Outsourced desktop publishing can be a practical way to improve document quality, reduce internal workload, and control production costs. The greatest value comes from choosing a provider that understands both visual design and technical publishing requirements. With clear instructions, organized assets, and a reliable review process, outsourced DTP can help companies produce professional materials faster and more efficiently.

FAQ

  • What is desktop publishing outsourcing?

    It is the practice of hiring an external specialist or company to design, format, prepare, or convert documents for print and digital use.

  • How much does outsourced desktop publishing cost?

    Costs vary by page count, complexity, language, deadline, and provider type. Pricing may be hourly, per page, fixed project, or monthly retainer.

  • What files should a company provide to a DTP provider?
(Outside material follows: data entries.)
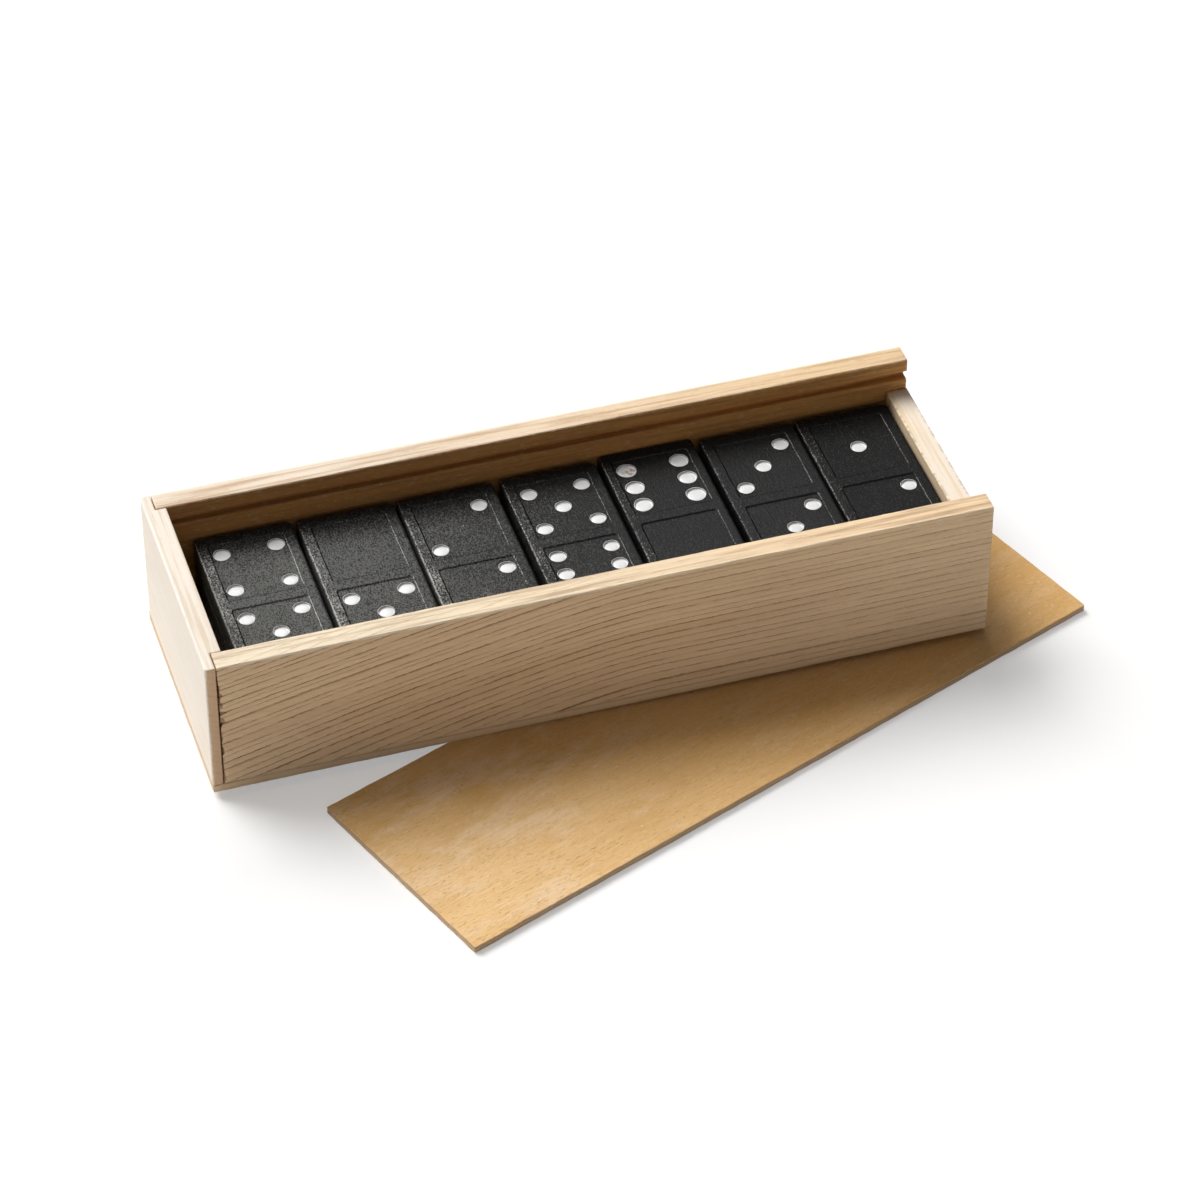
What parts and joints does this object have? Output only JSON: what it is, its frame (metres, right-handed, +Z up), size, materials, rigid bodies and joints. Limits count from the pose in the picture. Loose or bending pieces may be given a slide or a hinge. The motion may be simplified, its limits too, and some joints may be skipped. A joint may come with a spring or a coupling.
{
  "type": "domino storage box",
  "caption": "Open wooden domino box with grooved sides and a low end for its sliding lid, full of black dominoes; the thin lid lies on the table, partly under the box.",
  "frame": {"origin": "middle of the footprint of the box and its lid, on the table", "axes": "+X along the length of the box, from the high end to the low end that the lid passes; +Y from the front side board to the back one; +Z up"},
  "size_m": [0.171, 0.102, 0.0322],
  "materials": {
    "pine_boards": "bare sanded pine",
    "pine_ends": "bare sanded pine, pale",
    "ply_bottom": "bare thin plywood",
    "ply_lid": "bare thin plywood, golden tan",
    "black_tile": "black paint on wood, half matt, with white painted pips"
  },
  "bodies": {
    "box": {"bottom_panel": "ply_bottom", "front_side": "pine_boards", "back_side": "pine_boards", "high_end": "pine_ends", "low_end": "pine_ends"},
    "lid": {"lid": "ply_lid"},
    "tile_0_0": {"tile_0_0": "black_tile"},
    "tile_4_0": {"tile_4_0": "black_tile"},
    "tile_5_3": {"tile_5_3": "black_tile"},
    "tile_4_5": {"tile_4_5": "black_tile"},
    "tile_1_0": {"tile_1_0": "black_tile"},
    "tile_4_1": {"tile_4_1": "black_tile"},
    "tile_5_5": {"tile_5_5": "black_tile"},
    "tile_0_5": {"tile_0_5": "black_tile"},
    "tile_1_1": {"tile_1_1": "black_tile"},
    "tile_4_2": {"tile_4_2": "black_tile"},
    "tile_6_1": {"tile_6_1": "black_tile"},
    "tile_2_2": {"tile_2_2": "black_tile"},
    "tile_2_0": {"tile_2_0": "black_tile"},
    "tile_4_3": {"tile_4_3": "black_tile"},
    "tile_6_2": {"tile_6_2": "black_tile"},
    "tile_5_6": {"tile_5_6": "black_tile"},
    "tile_3_0": {"tile_3_0": "black_tile"},
    "tile_4_4": {"tile_4_4": "black_tile"},
    "tile_6_3": {"tile_6_3": "black_tile"},
    "tile_6_0": {"tile_6_0": "black_tile"},
    "tile_3_1": {"tile_3_1": "black_tile"},
    "tile_5_1": {"tile_5_1": "black_tile"},
    "tile_6_4": {"tile_6_4": "black_tile"},
    "tile_3_3": {"tile_3_3": "black_tile"},
    "tile_3_2": {"tile_3_2": "black_tile"},
    "tile_5_2": {"tile_5_2": "black_tile"},
    "tile_6_6": {"tile_6_6": "black_tile"},
    "tile_1_2": {"tile_1_2": "black_tile"}
  },
  "joints": [
    {"name": "lid_draw_out", "type": "slide", "parent": "box", "child": "lid", "axis": [0.36, -0.933, 0], "range_m": [0, 0.042]},
    {"name": "lift_tile_0_0", "type": "slide", "parent": "box", "child": "tile_0_0", "axis": [-0.0087, 0.0227, 0.9997], "range_m": [0, 0.03]},
    {"name": "lift_tile_4_0", "type": "slide", "parent": "tile_0_0", "child": "tile_4_0", "axis": [-0.0087, 0.0227, 0.9997], "range_m": [0, 0.025]},
    {"name": "lift_tile_5_3", "type": "slide", "parent": "tile_4_0", "child": "tile_5_3", "axis": [-0.0087, 0.0227, 0.9997], "range_m": [0, 0.02]},
    {"name": "lift_tile_4_5", "type": "slide", "parent": "tile_5_3", "child": "tile_4_5", "axis": [-0.0087, 0.0227, 0.9997], "range_m": [0, 0.015]},
    {"name": "lift_tile_1_0", "type": "slide", "parent": "box", "child": "tile_1_0", "axis": [-0.0087, 0.0227, 0.9997], "range_m": [0, 0.03]},
    {"name": "lift_tile_4_1", "type": "slide", "parent": "tile_1_0", "child": "tile_4_1", "axis": [-0.0087, 0.0227, 0.9997], "range_m": [0, 0.025]},
    {"name": "lift_tile_5_5", "type": "slide", "parent": "tile_4_1", "child": "tile_5_5", "axis": [-0.0087, 0.0227, 0.9997], "range_m": [0, 0.02]},
    {"name": "lift_tile_0_5", "type": "slide", "parent": "tile_5_5", "child": "tile_0_5", "axis": [-0.0087, 0.0227, 0.9997], "range_m": [0, 0.015]},
    {"name": "lift_tile_1_1", "type": "slide", "parent": "box", "child": "tile_1_1", "axis": [-0.0087, 0.0227, 0.9997], "range_m": [0, 0.03]},
    {"name": "lift_tile_4_2", "type": "slide", "parent": "tile_1_1", "child": "tile_4_2", "axis": [-0.0087, 0.0227, 0.9997], "range_m": [0, 0.025]},
    {"name": "lift_tile_6_1", "type": "slide", "parent": "tile_4_2", "child": "tile_6_1", "axis": [-0.0087, 0.0227, 0.9997], "range_m": [0, 0.02]},
    {"name": "lift_tile_2_2", "type": "slide", "parent": "tile_6_1", "child": "tile_2_2", "axis": [-0.0087, 0.0227, 0.9997], "range_m": [0, 0.015]},
    {"name": "lift_tile_2_0", "type": "slide", "parent": "box", "child": "tile_2_0", "axis": [-0.0087, 0.0227, 0.9997], "range_m": [0, 0.03]},
    {"name": "lift_tile_4_3", "type": "slide", "parent": "tile_2_0", "child": "tile_4_3", "axis": [-0.0087, 0.0227, 0.9997], "range_m": [0, 0.025]},
    {"name": "lift_tile_6_2", "type": "slide", "parent": "tile_4_3", "child": "tile_6_2", "axis": [-0.0087, 0.0227, 0.9997], "range_m": [0, 0.02]},
    {"name": "lift_tile_5_6", "type": "slide", "parent": "tile_6_2", "child": "tile_5_6", "axis": [-0.0087, 0.0227, 0.9997], "range_m": [0, 0.015]},
    {"name": "lift_tile_3_0", "type": "slide", "parent": "box", "child": "tile_3_0", "axis": [-0.0087, 0.0227, 0.9997], "range_m": [0, 0.03]},
    {"name": "lift_tile_4_4", "type": "slide", "parent": "tile_3_0", "child": "tile_4_4", "axis": [-0.0087, 0.0227, 0.9997], "range_m": [0, 0.025]},
    {"name": "lift_tile_6_3", "type": "slide", "parent": "tile_4_4", "child": "tile_6_3", "axis": [-0.0087, 0.0227, 0.9997], "range_m": [0, 0.02]},
    {"name": "lift_tile_6_0", "type": "slide", "parent": "tile_6_3", "child": "tile_6_0", "axis": [-0.0087, 0.0227, 0.9997], "range_m": [0, 0.015]},
    {"name": "lift_tile_3_1", "type": "slide", "parent": "box", "child": "tile_3_1", "axis": [-0.0087, 0.0227, 0.9997], "range_m": [0, 0.03]},
    {"name": "lift_tile_5_1", "type": "slide", "parent": "tile_3_1", "child": "tile_5_1", "axis": [-0.0087, 0.0227, 0.9997], "range_m": [0, 0.025]},
    {"name": "lift_tile_6_4", "type": "slide", "parent": "tile_5_1", "child": "tile_6_4", "axis": [-0.0087, 0.0227, 0.9997], "range_m": [0, 0.02]},
    {"name": "lift_tile_3_3", "type": "slide", "parent": "tile_6_4", "child": "tile_3_3", "axis": [-0.0087, 0.0227, 0.9997], "range_m": [0, 0.015]},
    {"name": "lift_tile_3_2", "type": "slide", "parent": "box", "child": "tile_3_2", "axis": [-0.0087, 0.0227, 0.9997], "range_m": [0, 0.03]},
    {"name": "lift_tile_5_2", "type": "slide", "parent": "tile_3_2", "child": "tile_5_2", "axis": [-0.0087, 0.0227, 0.9997], "range_m": [0, 0.025]},
    {"name": "lift_tile_6_6", "type": "slide", "parent": "tile_5_2", "child": "tile_6_6", "axis": [-0.0087, 0.0227, 0.9997], "range_m": [0, 0.02]},
    {"name": "lift_tile_1_2", "type": "slide", "parent": "tile_6_6", "child": "tile_1_2", "axis": [-0.0087, 0.0227, 0.9997], "range_m": [0, 0.015]}
  ]
}
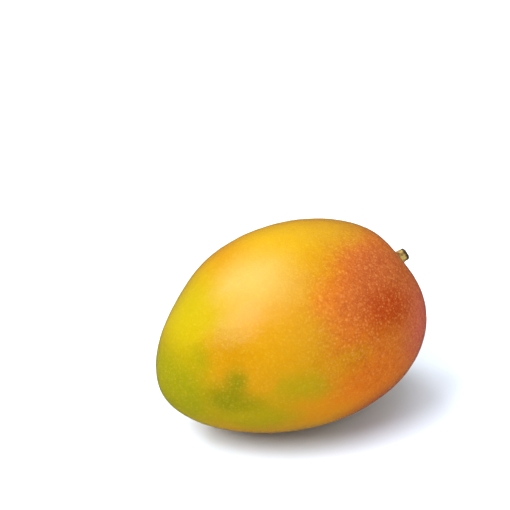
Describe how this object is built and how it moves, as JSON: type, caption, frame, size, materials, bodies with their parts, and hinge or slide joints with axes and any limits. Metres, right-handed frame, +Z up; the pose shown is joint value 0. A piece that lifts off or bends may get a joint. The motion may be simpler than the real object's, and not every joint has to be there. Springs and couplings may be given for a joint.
{
  "type": "mango",
  "caption": "Whole ripening mango lying on its flatter cheek, broad at the stalk end and narrower at the tip, with a short cut stalk stub in a shallow hollow.",
  "frame": {"origin": "On the surface the fruit lies on, under the middle of the whole object's box.", "axes": "+X along the fruit's long axis towards the stalk end, +Y across its width, +Z up, away from the surface it lies on"},
  "size_m": [0.1136, 0.0894, 0.0797],
  "materials": {
    "mango_skin": "smooth waxy skin, yellow green at the tip, gold along the body, orange to red on the stalk shoulder, with fine pale pores",
    "stalk_bark": "dry fibrous stalk, olive yellow sides and a dark brown cut end"
  },
  "bodies": {
    "root": {"fruit": "mango_skin", "stem": "stalk_bark"}
  },
  "joints": []
}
    Typical files include final text, images, logos, fonts, brand guidelines, previous examples, source files, and technical output requirements.

  • Is outsourcing DTP suitable for multilingual documents?

    Yes. Many providers specialize in multilingual desktop publishing and can adjust layouts for translated text, different scripts, and regional formatting standards.

  • What should be checked before approving final files?

    The company should review text flow, page numbers, image quality, spacing, fonts, colors, links, bleed settings, accessibility needs, and final export formats.

  • Which provider type is best?

    The best choice depends on the project. Freelancers suit smaller jobs, agencies suit creative campaigns, specialized DTP firms suit high-volume work, and localization firms suit multilingual projects.